Source material:
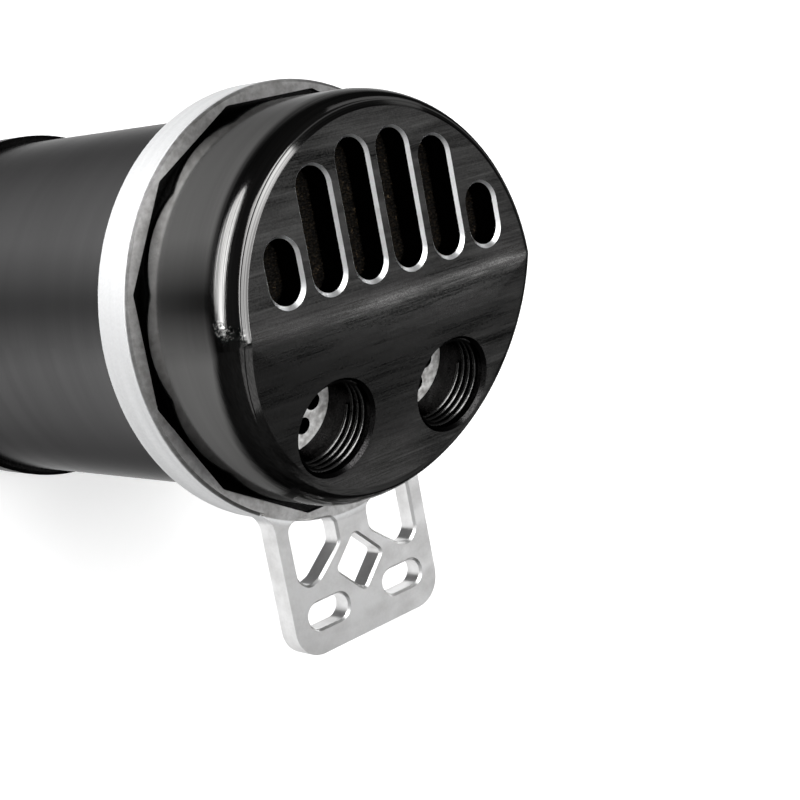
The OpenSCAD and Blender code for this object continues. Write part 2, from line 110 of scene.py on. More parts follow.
camera_data = bpy.data.cameras.new("camera")
camera_data.sensor_width = SENSOR_MM
camera_data.lens = LENS_MM
camera_data.shift_x, camera_data.shift_y = FRAME_SHIFT
camera = bpy.data.objects.new("camera", camera_data)
camera.matrix_world = aimed(CAMERA_AT, CAMERA_AIM, CAMERA_ROLL)
bpy.context.collection.objects.link(camera)
bpy.context.scene.camera = camera
print("camera is", round((CAMERA_AT - CAMERA_AIM).length, 3), "m from its aim")

# %% [markdown]
# ## Node helpers
# A material is a small graph. One helper adds a node and joins or fills its sockets in the same call,
# and one starts a shader group with named inputs and outputs, so each finish below reads as a recipe.

# %% Helpers for node trees
def add(tree, kind, inputs=None, **settings):
    """Adds a node with its settings; an input is given a value, or joined to a socket."""
    made = tree.nodes.new(kind)
    for key, value in settings.items():
        setattr(made, key, value)
    for key, value in (inputs or {}).items():
        if isinstance(value, bpy.types.NodeSocket):
            tree.links.new(value, made.inputs[key])
        else:
            made.inputs[key].default_value = value
    return made


def maths(tree, operation, *values):
    """A Math node's result."""
    return add(tree, "ShaderNodeMath", dict(enumerate(values)), operation=operation).outputs[0]


def spread(tree, value, low, high, to_low=0.0, to_high=1.0):
    """A value mapped from one range to another, without going past its ends."""
    inputs = {"Value": value, "From Min": low, "From Max": high, "To Min": to_low, "To Max": to_high}
    return add(tree, "ShaderNodeMapRange", inputs).outputs["Result"]


def new_group(name, inputs, outputs):
    """A shader group with value or vector inputs and value outputs, and its two end nodes."""
    group = bpy.data.node_groups.new(name, "ShaderNodeTree")
    for label, default in inputs.items():
        kind = "NodeSocketVector" if default is None else "NodeSocketFloat"
        socket = group.interface.new_socket(label, in_out="INPUT", socket_type=kind)
        if default is not None:
            socket.default_value = default
    for label in outputs:
        group.interface.new_socket(label, in_out="OUTPUT", socket_type="NodeSocketFloat")
    return group, group.nodes.new("NodeGroupInput").outputs, group.nodes.new("NodeGroupOutput").inputs


def use_group(tree, group, **inputs):
    """A group placed in a material, with its own values."""
    named = {key.replace("_", " "): value for key, value in inputs.items()}
    return add(tree, "ShaderNodeGroup", named, node_tree=group).outputs


def radius_from_axis(tree, part):
    """The distance from the can's axis, from the separate X and Y of a place."""
    square = maths(tree, "ADD", maths(tree, "POWER", part["X"], 2.0), maths(tree, "POWER", part["Y"], 2.0))
    return maths(tree, "POWER", square, 0.5)


# %% [markdown]
# ## Tool marks
# Turned faces carry circles about the can's axis, because the tool stands still while the work spins.
# Milled faces carry straight streaks along the cutter's path. Both are noise that is stretched along the
# mark: round the axis for the first, along X for the second.

# %% Shader groups for tool marks
def end_marks(group, out, across, detail, roughness, slowed):
    """Fine marks from stretched coordinates, and broad bands from the same ones slowed down."""
    fine = add(group, "ShaderNodeTexNoise", {
        "Vector": across, "Scale": 1.0, "Detail": detail, "Roughness": roughness})
    slow = add(group, "ShaderNodeVectorMath", {0: across, 1: slowed}, operation="MULTIPLY").outputs[0]
    broad = add(group, "ShaderNodeTexNoise", {"Vector": slow, "Scale": 1.0, "Detail": 2.0})
    group.links.new(spread(group, fine.outputs[0], 0.3, 0.7), out["Marks"])
    group.links.new(spread(group, broad.outputs[0], 0.35, 0.65), out["Bands"])


def make_turned_marks():
    group, given, out = new_group(
        "turned_marks", {"Vector": None, "Lines per mm": 5.0, "Unevenness": 0.5}, ["Marks", "Bands"])
    part = add(group, "ShaderNodeSeparateXYZ", {0: given["Vector"]}).outputs
    radius = radius_from_axis(group, part)
    angle = maths(group, "ARCTAN2", part["Y"], part["X"])
    wander = maths(group, "MULTIPLY", angle, given["Unevenness"])
    lines = maths(group, "MULTIPLY", given["Lines per mm"], MM_IN_M)
    across = add(group, "ShaderNodeCombineXYZ", {
        "X": maths(group, "MULTIPLY", radius, lines),
        "Y": maths(group, "MULTIPLY", part["Z"], lines),
        "Z": wander}).outputs[0]
    end_marks(group, out, across, 3.0, 0.6, (0.06, 0.06, 0.8))
    return group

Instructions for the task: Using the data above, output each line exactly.

Completed exercise:
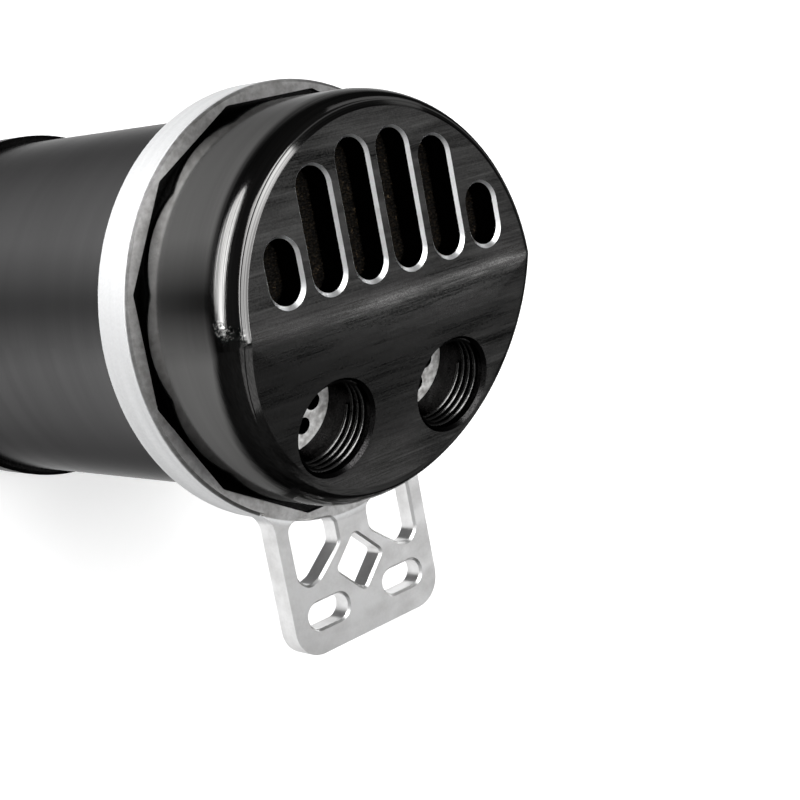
The OpenSCAD and Blender code for this object continues. Write part 2, from line 110 of scene.py on. More parts follow.
camera_data = bpy.data.cameras.new("camera")
camera_data.sensor_width = SENSOR_MM
camera_data.lens = LENS_MM
camera_data.shift_x, camera_data.shift_y = FRAME_SHIFT
camera = bpy.data.objects.new("camera", camera_data)
camera.matrix_world = aimed(CAMERA_AT, CAMERA_AIM, CAMERA_ROLL)
bpy.context.collection.objects.link(camera)
bpy.context.scene.camera = camera
print("camera is", round((CAMERA_AT - CAMERA_AIM).length, 3), "m from its aim")

# %% [markdown]
# ## Node helpers
# A material is a small graph. One helper adds a node and joins or fills its sockets in the same call,
# and one starts a shader group with named inputs and outputs, so each finish below reads as a recipe.

# %% Helpers for node trees
def add(tree, kind, inputs=None, **settings):
    """Adds a node with its settings; an input is given a value, or joined to a socket."""
    made = tree.nodes.new(kind)
    for key, value in settings.items():
        setattr(made, key, value)
    for key, value in (inputs or {}).items():
        if isinstance(value, bpy.types.NodeSocket):
            tree.links.new(value, made.inputs[key])
        else:
            made.inputs[key].default_value = value
    return made


def maths(tree, operation, *values):
    """A Math node's result."""
    return add(tree, "ShaderNodeMath", dict(enumerate(values)), operation=operation).outputs[0]


def spread(tree, value, low, high, to_low=0.0, to_high=1.0):
    """A value mapped from one range to another, without going past its ends."""
    inputs = {"Value": value, "From Min": low, "From Max": high, "To Min": to_low, "To Max": to_high}
    return add(tree, "ShaderNodeMapRange", inputs).outputs["Result"]


def new_group(name, inputs, outputs):
    """A shader group with value or vector inputs and value outputs, and its two end nodes."""
    group = bpy.data.node_groups.new(name, "ShaderNodeTree")
    for label, default in inputs.items():
        kind = "NodeSocketVector" if default is None else "NodeSocketFloat"
        socket = group.interface.new_socket(label, in_out="INPUT", socket_type=kind)
        if default is not None:
            socket.default_value = default
    for label in outputs:
        group.interface.new_socket(label, in_out="OUTPUT", socket_type="NodeSocketFloat")
    return group, group.nodes.new("NodeGroupInput").outputs, group.nodes.new("NodeGroupOutput").inputs


def use_group(tree, group, **inputs):
    """A group placed in a material, with its own values."""
    named = {key.replace("_", " "): value for key, value in inputs.items()}
    return add(tree, "ShaderNodeGroup", named, node_tree=group).outputs


def radius_from_axis(tree, part):
    """The distance from the can's axis, from the separate X and Y of a place."""
    square = maths(tree, "ADD", maths(tree, "POWER", part["X"], 2.0), maths(tree, "POWER", part["Y"], 2.0))
    return maths(tree, "POWER", square, 0.5)


# %% [markdown]
# ## Tool marks
# Turned faces carry circles about the can's axis, because the tool stands still while the work spins.
# Milled faces carry straight streaks along the cutter's path. Both are noise that is stretched along the
# mark: round the axis for the first, along X for the second.

# %% Shader groups for tool marks
def end_marks(group, out, across, detail, roughness, slowed):
    """Fine marks from stretched coordinates, and broad bands from the same ones slowed down."""
    fine = add(group, "ShaderNodeTexNoise", {
        "Vector": across, "Scale": 1.0, "Detail": detail, "Roughness": roughness})
    slow = add(group, "ShaderNodeVectorMath", {0: across, 1: slowed}, operation="MULTIPLY").outputs[0]
    broad = add(group, "ShaderNodeTexNoise", {"Vector": slow, "Scale": 1.0, "Detail": 2.0})
    group.links.new(spread(group, fine.outputs[0], 0.3, 0.7), out["Marks"])
    group.links.new(spread(group, broad.outputs[0], 0.35, 0.65), out["Bands"])


def make_turned_marks():
    group, given, out = new_group(
        "turned_marks", {"Vector": None, "Lines per mm": 5.0, "Unevenness": 0.5}, ["Marks", "Bands"])
    part = add(group, "ShaderNodeSeparateXYZ", {0: given["Vector"]}).outputs
    radius = radius_from_axis(group, part)
    angle = maths(group, "ARCTAN2", part["Y"], part["X"])
    wander = maths(group, "MULTIPLY", angle, given["Unevenness"])
    lines = maths(group, "MULTIPLY", given["Lines per mm"], MM_IN_M)
    across = add(group, "ShaderNodeCombineXYZ", {
        "X": maths(group, "MULTIPLY", radius, lines),
        "Y": maths(group, "MULTIPLY", part["Z"], lines),
        "Z": wander}).outputs[0]
    end_marks(group, out, across, 3.0, 0.6, (0.06, 0.06, 0.8))
    return group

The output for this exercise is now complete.